Return verbatim the inclusive range of lines running from the line that contains "translate([0, 0, mid_height])" to the line that contains "in imported if". Omit every other line.

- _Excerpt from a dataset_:
● ● ● ● ●

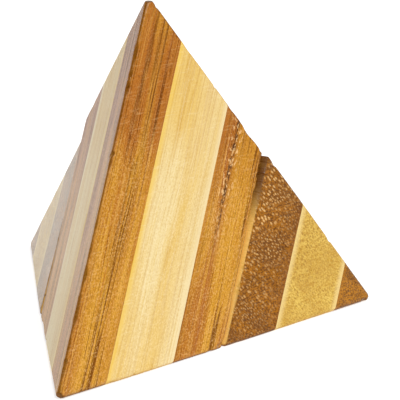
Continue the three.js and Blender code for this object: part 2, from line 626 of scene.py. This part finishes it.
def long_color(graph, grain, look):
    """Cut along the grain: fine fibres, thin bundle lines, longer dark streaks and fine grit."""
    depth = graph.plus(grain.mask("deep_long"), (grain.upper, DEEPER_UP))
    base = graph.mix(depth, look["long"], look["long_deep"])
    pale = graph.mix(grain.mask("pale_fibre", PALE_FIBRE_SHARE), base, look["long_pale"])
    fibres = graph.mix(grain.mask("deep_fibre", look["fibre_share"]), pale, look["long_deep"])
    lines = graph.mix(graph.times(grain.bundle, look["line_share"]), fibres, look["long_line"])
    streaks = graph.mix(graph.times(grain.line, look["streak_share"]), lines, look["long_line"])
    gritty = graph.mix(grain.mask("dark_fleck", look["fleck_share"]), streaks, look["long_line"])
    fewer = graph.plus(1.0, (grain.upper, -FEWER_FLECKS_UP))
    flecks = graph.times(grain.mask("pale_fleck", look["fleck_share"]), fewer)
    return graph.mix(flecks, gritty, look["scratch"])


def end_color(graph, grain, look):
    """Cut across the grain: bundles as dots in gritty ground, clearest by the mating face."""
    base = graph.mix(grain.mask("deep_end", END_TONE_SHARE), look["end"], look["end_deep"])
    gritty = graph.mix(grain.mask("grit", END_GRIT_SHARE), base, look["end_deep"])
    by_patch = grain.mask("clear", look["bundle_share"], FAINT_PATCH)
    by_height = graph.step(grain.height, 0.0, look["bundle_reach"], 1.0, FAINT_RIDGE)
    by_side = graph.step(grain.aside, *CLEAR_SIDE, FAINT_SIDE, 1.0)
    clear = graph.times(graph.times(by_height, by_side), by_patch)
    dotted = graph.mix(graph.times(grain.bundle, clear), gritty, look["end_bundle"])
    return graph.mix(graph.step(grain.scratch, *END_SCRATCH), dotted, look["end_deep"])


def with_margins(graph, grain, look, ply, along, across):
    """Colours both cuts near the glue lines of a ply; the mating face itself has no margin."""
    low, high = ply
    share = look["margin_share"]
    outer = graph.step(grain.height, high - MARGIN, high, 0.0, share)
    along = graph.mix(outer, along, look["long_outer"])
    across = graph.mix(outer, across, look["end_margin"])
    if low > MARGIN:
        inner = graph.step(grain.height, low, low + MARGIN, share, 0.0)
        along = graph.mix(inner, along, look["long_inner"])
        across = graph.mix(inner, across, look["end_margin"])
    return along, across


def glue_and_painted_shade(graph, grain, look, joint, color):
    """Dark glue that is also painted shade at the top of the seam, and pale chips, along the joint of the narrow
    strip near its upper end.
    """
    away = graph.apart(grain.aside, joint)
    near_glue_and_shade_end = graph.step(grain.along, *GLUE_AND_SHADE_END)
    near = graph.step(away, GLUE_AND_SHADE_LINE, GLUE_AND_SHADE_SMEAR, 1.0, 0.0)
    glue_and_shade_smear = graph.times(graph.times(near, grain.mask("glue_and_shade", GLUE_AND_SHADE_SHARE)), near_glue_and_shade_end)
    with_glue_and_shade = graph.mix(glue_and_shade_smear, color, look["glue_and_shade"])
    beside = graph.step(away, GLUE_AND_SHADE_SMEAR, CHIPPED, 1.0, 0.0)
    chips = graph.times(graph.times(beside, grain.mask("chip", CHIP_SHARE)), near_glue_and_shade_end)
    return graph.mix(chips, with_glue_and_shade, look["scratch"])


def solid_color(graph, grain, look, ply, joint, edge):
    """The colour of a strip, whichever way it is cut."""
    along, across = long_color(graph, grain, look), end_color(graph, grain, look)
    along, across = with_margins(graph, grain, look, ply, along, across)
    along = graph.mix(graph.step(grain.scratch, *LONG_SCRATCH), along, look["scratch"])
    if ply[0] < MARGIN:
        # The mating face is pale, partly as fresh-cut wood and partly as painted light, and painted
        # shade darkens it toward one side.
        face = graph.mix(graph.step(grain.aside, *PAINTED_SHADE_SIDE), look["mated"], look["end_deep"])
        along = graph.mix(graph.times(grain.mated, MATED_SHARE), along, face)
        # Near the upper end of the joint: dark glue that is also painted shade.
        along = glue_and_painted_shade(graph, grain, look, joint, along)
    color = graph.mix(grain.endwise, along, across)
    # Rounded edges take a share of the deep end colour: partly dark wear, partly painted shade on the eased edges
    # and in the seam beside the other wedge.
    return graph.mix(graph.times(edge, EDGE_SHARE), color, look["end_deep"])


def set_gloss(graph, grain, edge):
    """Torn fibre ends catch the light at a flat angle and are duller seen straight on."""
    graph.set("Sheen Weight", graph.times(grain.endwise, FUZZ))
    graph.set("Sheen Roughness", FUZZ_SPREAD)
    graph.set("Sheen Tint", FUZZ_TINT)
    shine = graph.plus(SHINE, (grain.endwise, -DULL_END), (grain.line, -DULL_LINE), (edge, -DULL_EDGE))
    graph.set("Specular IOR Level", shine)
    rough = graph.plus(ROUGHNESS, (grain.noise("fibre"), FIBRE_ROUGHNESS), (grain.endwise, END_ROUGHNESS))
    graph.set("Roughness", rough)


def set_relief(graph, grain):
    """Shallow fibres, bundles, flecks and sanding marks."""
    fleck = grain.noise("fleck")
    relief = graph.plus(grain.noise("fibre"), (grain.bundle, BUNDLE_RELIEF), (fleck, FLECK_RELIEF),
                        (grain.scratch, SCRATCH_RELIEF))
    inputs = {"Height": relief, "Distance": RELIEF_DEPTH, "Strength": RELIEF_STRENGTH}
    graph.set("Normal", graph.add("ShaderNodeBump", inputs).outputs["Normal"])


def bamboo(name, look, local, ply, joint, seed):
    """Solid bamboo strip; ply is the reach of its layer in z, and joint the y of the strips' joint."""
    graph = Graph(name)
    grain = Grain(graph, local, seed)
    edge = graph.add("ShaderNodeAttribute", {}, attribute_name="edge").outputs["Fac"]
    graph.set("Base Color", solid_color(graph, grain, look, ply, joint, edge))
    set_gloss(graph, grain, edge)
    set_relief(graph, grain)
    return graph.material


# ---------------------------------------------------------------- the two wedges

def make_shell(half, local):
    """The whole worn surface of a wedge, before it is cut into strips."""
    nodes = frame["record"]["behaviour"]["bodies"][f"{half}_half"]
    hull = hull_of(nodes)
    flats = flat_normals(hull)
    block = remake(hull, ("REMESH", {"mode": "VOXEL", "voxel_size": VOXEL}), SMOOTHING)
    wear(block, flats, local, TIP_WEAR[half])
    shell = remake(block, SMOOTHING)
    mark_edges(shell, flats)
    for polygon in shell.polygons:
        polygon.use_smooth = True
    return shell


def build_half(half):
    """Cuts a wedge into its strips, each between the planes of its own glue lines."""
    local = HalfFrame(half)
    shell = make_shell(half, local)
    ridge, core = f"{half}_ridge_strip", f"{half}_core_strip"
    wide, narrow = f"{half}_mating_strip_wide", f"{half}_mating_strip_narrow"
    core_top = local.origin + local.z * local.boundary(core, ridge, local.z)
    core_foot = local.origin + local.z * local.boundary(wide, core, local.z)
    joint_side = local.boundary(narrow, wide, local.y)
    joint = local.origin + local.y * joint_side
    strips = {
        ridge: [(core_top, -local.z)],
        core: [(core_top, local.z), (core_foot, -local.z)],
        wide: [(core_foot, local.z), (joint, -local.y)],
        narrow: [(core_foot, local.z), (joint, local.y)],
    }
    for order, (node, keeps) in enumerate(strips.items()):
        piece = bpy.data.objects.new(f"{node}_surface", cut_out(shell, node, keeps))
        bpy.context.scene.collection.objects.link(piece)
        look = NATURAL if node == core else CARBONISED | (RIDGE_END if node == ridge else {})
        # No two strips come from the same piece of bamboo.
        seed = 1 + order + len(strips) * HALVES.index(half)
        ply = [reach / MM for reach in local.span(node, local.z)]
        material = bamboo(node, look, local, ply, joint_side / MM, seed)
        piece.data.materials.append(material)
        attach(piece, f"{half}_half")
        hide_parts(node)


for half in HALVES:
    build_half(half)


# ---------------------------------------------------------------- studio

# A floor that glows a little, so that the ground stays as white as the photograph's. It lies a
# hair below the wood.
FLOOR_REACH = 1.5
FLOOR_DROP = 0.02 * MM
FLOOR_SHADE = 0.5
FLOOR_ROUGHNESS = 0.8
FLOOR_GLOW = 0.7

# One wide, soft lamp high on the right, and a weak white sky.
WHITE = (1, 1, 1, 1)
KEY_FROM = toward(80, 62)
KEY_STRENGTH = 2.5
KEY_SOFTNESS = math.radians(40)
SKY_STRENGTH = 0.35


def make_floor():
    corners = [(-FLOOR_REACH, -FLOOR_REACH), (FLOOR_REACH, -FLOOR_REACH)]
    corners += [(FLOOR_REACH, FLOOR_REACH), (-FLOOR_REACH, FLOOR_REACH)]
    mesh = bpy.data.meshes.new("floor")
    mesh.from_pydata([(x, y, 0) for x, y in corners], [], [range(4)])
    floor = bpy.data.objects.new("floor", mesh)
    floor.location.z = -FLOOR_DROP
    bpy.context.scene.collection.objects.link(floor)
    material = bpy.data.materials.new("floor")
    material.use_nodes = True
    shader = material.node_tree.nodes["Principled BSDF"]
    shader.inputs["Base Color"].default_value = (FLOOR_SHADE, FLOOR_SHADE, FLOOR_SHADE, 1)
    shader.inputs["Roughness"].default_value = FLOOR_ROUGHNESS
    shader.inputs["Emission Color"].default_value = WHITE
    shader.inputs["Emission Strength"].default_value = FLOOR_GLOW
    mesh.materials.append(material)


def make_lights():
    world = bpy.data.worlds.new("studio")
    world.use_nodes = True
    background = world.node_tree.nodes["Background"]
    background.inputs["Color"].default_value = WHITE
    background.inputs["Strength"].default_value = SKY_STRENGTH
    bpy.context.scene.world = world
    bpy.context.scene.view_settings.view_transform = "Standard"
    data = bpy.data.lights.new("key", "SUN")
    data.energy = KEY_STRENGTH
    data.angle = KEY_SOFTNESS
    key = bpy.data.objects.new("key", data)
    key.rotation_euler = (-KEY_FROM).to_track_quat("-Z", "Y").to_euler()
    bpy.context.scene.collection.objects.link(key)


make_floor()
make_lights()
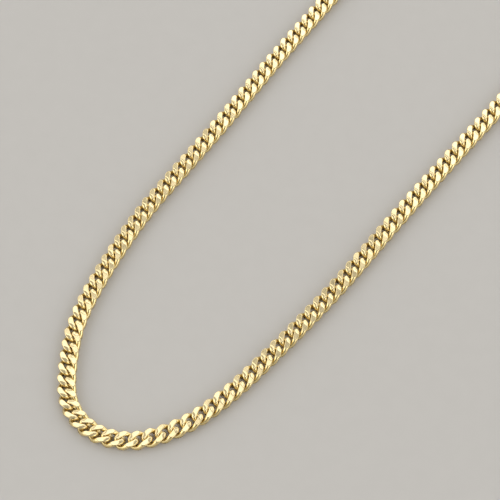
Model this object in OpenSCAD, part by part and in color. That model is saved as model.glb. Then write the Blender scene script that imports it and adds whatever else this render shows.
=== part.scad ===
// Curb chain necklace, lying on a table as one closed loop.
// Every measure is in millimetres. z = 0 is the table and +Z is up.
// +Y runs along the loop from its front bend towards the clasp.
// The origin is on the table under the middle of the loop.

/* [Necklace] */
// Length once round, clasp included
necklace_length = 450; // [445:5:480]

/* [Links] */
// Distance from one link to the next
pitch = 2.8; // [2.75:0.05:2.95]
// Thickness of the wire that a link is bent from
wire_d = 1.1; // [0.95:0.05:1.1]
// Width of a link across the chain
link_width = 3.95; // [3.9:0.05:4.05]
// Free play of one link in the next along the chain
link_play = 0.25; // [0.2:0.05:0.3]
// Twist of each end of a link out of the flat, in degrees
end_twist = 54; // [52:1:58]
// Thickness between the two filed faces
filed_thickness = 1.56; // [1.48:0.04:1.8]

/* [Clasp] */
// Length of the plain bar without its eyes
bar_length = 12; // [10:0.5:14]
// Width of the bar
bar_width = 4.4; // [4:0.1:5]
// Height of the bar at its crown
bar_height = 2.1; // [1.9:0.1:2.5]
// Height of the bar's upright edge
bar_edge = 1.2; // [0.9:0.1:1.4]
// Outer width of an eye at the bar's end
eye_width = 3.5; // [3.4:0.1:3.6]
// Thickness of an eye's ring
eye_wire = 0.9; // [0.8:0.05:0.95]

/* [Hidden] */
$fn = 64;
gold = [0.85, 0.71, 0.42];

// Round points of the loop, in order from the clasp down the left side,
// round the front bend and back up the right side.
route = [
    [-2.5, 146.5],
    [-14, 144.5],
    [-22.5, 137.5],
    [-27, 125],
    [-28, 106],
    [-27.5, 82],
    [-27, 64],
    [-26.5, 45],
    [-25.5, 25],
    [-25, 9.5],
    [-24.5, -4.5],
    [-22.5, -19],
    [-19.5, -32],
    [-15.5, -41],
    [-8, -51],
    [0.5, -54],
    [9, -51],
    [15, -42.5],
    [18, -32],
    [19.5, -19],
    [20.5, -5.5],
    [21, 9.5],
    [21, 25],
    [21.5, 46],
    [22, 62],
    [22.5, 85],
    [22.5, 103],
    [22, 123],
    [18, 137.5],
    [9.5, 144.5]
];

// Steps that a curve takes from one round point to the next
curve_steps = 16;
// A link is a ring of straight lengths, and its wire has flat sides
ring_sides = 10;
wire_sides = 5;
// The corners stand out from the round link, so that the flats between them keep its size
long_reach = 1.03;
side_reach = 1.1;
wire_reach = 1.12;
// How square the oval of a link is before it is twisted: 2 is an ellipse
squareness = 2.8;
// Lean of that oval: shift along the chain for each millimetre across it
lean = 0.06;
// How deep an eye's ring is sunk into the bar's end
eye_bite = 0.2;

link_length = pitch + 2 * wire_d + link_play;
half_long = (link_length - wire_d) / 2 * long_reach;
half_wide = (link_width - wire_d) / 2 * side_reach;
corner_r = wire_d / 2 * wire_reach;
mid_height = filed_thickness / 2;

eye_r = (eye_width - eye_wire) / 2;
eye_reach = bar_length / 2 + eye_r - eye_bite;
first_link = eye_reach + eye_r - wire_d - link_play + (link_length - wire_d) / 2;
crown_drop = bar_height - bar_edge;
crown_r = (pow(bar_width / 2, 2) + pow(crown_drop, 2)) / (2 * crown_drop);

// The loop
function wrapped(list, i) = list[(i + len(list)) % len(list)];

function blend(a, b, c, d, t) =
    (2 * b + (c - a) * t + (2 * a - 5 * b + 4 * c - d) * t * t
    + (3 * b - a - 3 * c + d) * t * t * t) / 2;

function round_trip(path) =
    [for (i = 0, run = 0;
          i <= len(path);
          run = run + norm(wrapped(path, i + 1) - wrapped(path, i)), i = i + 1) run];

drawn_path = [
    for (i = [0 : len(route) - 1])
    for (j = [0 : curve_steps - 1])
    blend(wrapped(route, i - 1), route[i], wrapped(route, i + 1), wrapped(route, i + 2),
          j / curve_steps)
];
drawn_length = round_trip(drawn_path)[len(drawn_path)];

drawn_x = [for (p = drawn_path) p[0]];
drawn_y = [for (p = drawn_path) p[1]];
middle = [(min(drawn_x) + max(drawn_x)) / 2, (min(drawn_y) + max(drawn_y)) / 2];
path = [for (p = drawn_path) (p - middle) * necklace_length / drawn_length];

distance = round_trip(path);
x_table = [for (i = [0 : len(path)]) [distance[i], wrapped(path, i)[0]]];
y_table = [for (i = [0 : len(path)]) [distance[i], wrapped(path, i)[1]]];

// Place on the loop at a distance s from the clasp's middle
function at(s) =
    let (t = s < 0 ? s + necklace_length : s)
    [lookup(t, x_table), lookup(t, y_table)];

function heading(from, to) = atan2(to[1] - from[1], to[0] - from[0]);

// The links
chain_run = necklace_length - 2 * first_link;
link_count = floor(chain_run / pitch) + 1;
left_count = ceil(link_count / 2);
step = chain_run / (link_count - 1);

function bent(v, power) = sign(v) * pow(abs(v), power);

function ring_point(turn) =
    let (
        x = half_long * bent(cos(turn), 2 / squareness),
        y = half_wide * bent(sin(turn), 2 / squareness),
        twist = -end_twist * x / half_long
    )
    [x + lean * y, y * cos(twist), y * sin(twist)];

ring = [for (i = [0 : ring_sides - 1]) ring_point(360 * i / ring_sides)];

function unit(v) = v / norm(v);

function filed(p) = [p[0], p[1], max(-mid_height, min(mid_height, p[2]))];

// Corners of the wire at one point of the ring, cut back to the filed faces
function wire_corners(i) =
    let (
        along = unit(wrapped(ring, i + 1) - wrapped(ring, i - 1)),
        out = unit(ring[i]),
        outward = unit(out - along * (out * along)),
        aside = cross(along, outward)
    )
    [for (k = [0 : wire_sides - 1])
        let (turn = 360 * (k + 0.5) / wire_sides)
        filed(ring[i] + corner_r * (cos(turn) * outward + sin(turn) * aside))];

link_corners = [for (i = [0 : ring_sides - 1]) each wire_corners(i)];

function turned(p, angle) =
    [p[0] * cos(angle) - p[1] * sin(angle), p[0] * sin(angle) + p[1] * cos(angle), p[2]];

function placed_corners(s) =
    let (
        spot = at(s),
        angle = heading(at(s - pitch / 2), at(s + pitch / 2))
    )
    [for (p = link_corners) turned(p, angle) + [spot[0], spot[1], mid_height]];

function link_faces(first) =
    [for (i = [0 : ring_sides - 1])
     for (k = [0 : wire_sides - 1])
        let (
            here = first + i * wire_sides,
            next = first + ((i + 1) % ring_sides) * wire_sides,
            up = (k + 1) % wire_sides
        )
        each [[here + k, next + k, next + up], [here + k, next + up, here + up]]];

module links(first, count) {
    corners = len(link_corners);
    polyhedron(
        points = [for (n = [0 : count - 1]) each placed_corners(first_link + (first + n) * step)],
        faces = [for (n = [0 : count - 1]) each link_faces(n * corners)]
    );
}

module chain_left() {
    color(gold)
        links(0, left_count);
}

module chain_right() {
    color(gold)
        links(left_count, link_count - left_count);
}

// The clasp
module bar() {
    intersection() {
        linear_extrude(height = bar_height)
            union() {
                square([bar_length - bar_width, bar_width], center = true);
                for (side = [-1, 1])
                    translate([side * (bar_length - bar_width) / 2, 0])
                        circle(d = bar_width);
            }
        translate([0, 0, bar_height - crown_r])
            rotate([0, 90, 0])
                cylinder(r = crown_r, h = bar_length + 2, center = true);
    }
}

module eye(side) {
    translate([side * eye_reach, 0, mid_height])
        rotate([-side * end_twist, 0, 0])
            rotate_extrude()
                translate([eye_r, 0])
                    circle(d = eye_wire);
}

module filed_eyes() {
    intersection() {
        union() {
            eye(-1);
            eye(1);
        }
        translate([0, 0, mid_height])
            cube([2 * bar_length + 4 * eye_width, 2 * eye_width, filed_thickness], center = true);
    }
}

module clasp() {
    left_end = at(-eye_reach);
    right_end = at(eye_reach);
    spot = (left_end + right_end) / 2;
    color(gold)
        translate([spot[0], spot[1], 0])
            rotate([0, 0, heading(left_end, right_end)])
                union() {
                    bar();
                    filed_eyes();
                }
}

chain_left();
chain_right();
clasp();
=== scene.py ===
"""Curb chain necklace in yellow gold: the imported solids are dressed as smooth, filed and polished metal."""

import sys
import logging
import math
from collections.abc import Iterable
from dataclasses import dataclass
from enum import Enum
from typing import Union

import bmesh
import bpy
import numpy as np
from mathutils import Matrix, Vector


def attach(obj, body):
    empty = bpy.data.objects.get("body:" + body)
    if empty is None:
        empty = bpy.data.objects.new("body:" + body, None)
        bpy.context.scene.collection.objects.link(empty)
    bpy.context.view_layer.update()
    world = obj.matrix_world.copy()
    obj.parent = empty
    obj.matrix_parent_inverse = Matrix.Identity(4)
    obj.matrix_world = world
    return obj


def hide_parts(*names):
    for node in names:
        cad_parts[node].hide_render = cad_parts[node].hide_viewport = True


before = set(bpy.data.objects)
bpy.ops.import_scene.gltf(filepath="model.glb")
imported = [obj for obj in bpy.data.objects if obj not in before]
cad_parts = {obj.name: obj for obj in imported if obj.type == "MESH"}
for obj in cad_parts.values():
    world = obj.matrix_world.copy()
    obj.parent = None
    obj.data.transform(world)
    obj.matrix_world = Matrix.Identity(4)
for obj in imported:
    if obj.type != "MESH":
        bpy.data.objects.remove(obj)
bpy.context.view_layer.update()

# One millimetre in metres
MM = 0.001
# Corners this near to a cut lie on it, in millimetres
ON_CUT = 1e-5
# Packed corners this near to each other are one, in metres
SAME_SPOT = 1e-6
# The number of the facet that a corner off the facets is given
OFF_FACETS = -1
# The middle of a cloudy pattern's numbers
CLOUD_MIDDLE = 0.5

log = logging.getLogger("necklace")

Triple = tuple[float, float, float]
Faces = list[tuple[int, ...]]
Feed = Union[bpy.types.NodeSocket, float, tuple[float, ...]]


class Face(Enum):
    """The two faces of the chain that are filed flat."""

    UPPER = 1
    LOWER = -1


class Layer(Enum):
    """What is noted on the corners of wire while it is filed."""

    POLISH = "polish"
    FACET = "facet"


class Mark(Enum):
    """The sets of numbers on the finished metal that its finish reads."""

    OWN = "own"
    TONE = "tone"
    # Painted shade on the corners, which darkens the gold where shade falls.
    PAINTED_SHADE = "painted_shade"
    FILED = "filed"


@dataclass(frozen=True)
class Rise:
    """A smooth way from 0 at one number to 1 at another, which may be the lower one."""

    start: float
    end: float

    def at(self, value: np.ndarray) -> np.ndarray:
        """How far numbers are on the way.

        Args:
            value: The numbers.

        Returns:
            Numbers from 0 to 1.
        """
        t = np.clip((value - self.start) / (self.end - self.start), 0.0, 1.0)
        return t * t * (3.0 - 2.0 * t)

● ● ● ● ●

- _ANSWER TO THE EXERCISE_:
        translate([0, 0, mid_height])
            cube([2 * bar_length + 4 * eye_width, 2 * eye_width, filed_thickness], center = true);
    }
}

module clasp() {
    left_end = at(-eye_reach);
    right_end = at(eye_reach);
    spot = (left_end + right_end) / 2;
    color(gold)
        translate([spot[0], spot[1], 0])
            rotate([0, 0, heading(left_end, right_end)])
                union() {
                    bar();
                    filed_eyes();
                }
}

chain_left();
chain_right();
clasp();
=== scene.py ===
"""Curb chain necklace in yellow gold: the imported solids are dressed as smooth, filed and polished metal."""

import sys
import logging
import math
from collections.abc import Iterable
from dataclasses import dataclass
from enum import Enum
from typing import Union

import bmesh
import bpy
import numpy as np
from mathutils import Matrix, Vector


def attach(obj, body):
    empty = bpy.data.objects.get("body:" + body)
    if empty is None:
        empty = bpy.data.objects.new("body:" + body, None)
        bpy.context.scene.collection.objects.link(empty)
    bpy.context.view_layer.update()
    world = obj.matrix_world.copy()
    obj.parent = empty
    obj.matrix_parent_inverse = Matrix.Identity(4)
    obj.matrix_world = world
    return obj


def hide_parts(*names):
    for node in names:
        cad_parts[node].hide_render = cad_parts[node].hide_viewport = True


before = set(bpy.data.objects)
bpy.ops.import_scene.gltf(filepath="model.glb")
imported = [obj for obj in bpy.data.objects if obj not in before]
cad_parts = {obj.name: obj for obj in imported if obj.type == "MESH"}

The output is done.